チェックイン人数もまだまだ少ないと言う事は、この作品の存在自体を知らないでいる人も沢山おられるのかも知れないが、もしも、チャンスが有るなら、この映画を観て絶対損はしない映画なので推薦したい!
何と言ってもこの映画の魅力は、第一番にヒロインであるジェマを演じている、スペインを代表する女優のペネロペ・クルスの魅力に因るところが大きいのだ。
しかし、彼女もデビューから20年も経過して、大ベテランの実力派の俳優だけれども、若い映画ファンの人達からみると彼女はもう既にオバサンのイメージがあるのかも知れない。私などは、熟女の年齢に差し掛かっている彼女は、若い頃もチャーミングで芝居も確かだったが、これからが女優として、本格的に魅力を発揮出来る時期なので、もっともっと楽しみな油の乗った最高の時期だと思うのですが?若い世代の映画ファンには、興味が薄くて、チェックインの人数が少ないのだろうか?
原作はマルガレート・マッツァンティーニの手によるベストセラー作品だが、原作本を読んでいないので、映画が、どこまで原作の香りを描いているのかは解りませんが、しかし、良く練られた脚本であり、大河ドラマと呼べる、力作だ。
特に女性の人にはお薦めの作品で、今後女性誌には必ず名の残る名作として紹介される事だろう。
映画を観て話を知ってしまったが、私も今からでも、原作も読んでみたいと思うくらいの壮大なドラマの感動作品だ。
この物語の、ヒロインのジェマが学生時代にバルカン半島に位置する旧ユーゴスラビアを訪れた事から物語が始まる。

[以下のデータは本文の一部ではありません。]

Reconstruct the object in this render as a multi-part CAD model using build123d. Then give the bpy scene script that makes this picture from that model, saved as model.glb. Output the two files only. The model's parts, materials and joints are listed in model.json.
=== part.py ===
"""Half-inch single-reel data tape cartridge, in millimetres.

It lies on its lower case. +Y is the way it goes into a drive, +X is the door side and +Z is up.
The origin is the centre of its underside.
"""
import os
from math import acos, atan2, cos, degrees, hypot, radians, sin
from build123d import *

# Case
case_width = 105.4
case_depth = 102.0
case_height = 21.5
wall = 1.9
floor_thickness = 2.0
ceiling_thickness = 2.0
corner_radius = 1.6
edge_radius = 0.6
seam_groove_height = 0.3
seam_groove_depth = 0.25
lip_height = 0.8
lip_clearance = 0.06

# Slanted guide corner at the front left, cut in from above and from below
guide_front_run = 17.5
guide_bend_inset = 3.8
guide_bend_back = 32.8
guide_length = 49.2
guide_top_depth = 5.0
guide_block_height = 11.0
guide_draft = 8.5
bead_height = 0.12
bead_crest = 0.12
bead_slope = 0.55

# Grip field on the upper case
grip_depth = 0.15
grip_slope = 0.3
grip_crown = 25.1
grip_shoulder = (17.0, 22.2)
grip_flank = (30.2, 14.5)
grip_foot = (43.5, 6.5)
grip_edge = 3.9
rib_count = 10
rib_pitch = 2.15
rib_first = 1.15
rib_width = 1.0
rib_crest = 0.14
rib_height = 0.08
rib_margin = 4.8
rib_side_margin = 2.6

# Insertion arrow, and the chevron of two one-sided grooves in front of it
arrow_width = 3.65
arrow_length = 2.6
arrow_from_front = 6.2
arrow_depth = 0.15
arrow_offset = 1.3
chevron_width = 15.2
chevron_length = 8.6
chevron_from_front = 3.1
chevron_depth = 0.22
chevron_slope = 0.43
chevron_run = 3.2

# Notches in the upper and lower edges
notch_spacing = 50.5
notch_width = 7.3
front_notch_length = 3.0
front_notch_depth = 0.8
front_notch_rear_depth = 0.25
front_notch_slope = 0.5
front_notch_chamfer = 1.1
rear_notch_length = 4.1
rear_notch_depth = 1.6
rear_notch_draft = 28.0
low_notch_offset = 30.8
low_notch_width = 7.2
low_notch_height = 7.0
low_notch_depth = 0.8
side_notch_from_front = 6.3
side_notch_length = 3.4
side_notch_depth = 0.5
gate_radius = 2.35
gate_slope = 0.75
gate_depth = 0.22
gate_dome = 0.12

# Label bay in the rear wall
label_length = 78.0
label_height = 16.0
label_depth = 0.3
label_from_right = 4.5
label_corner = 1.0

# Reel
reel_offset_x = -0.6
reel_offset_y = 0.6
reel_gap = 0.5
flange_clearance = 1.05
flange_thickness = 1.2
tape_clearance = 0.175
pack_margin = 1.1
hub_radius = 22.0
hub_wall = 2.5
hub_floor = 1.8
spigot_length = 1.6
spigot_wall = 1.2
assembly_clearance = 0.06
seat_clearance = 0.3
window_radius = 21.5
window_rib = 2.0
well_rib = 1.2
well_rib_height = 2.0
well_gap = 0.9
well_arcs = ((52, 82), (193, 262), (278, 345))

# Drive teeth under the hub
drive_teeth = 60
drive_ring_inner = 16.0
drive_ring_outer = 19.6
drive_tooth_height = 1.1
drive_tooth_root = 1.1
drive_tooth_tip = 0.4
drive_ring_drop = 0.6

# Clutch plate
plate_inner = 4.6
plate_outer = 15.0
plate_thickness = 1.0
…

彼女はこの旅で、ディエゴと言う青年と恋に落ち、その後、ローマで幸せな結婚生活を送るのだが、しかし、ディエゴはフォトグラファーである為に、やがて2人の出会ったユーゴスラビアで、民族紛争が起こると、彼は紛争地域へと戻って行く事になる。
この2人の運命も、当然歴史の渦に巻き込まれる事になるのだが、ジェマとディエゴの2人の生活を通して、民族紛争や、子供が産めない妻の想いや、2人の関係、そして代理母の問題へと様々な要素を含みながら、この映画は、夫婦。親子・血縁問題・家族・愛・民族等様々な問題をじっくりと考えさせられた。
そしてラストがスゴイ!
また、ジェマの夫であるディエゴを演じているエミール・ハーシュと言えば、ショーン・ペン監督の「イントィザワイルド」で痛烈な印象を観客に植え付けた若手実力派俳優だ。

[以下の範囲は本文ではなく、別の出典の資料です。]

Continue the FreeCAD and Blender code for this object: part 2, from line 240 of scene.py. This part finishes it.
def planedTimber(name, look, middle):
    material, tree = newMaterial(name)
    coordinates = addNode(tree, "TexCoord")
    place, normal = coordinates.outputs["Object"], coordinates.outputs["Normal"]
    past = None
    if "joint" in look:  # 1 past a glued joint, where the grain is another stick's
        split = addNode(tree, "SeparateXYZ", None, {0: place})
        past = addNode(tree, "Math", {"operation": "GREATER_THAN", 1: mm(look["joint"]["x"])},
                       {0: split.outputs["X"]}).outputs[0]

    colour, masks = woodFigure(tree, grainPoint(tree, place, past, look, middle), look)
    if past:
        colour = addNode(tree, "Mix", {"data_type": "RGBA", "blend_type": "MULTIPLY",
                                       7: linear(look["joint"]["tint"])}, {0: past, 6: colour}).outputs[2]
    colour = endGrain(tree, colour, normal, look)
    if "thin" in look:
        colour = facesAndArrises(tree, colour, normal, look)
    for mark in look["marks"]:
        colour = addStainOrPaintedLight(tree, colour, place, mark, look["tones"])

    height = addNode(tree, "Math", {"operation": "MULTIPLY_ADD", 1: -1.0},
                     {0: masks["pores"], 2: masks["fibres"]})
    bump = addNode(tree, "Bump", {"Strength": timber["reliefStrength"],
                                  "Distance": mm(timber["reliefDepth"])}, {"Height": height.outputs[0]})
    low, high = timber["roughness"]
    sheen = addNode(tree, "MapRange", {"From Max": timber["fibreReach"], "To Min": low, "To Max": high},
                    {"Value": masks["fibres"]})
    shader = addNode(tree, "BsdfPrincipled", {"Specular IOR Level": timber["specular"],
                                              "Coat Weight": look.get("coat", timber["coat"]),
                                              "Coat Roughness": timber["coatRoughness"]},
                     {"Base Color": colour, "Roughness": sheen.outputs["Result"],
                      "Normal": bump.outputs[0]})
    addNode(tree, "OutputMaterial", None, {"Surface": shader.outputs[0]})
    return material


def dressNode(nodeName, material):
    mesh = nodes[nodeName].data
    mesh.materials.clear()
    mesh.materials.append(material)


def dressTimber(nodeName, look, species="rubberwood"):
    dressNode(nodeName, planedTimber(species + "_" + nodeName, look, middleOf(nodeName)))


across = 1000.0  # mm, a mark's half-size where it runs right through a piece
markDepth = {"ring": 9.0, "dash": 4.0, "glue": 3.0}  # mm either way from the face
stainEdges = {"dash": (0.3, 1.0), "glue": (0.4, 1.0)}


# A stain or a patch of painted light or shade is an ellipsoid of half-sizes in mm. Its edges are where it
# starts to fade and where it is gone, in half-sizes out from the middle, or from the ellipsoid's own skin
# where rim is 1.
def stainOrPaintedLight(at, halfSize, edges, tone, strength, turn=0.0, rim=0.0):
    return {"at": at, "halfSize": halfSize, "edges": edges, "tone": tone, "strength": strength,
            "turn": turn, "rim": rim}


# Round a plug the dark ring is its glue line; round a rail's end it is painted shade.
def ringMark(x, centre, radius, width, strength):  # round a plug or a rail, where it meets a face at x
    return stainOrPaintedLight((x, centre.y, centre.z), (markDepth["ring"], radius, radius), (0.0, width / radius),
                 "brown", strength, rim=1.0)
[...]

そして、そしてジェマの旧友詩人のゴイゴを演じたアドナン・ハスコビッチは、ジェマの息子ピエトロを演じたピエトロ・カステリットと僅か7歳違いだが、親子程の年齢差のある役を演じている。
ジェマとディエゴの担当医を演じているのはフランスの名優ジェーン・バーキンと言う事も大きな魅力の一つだ。
この作品で、静かな感動の涙に包まれるのも、これからの季節には良いのではないだろうか?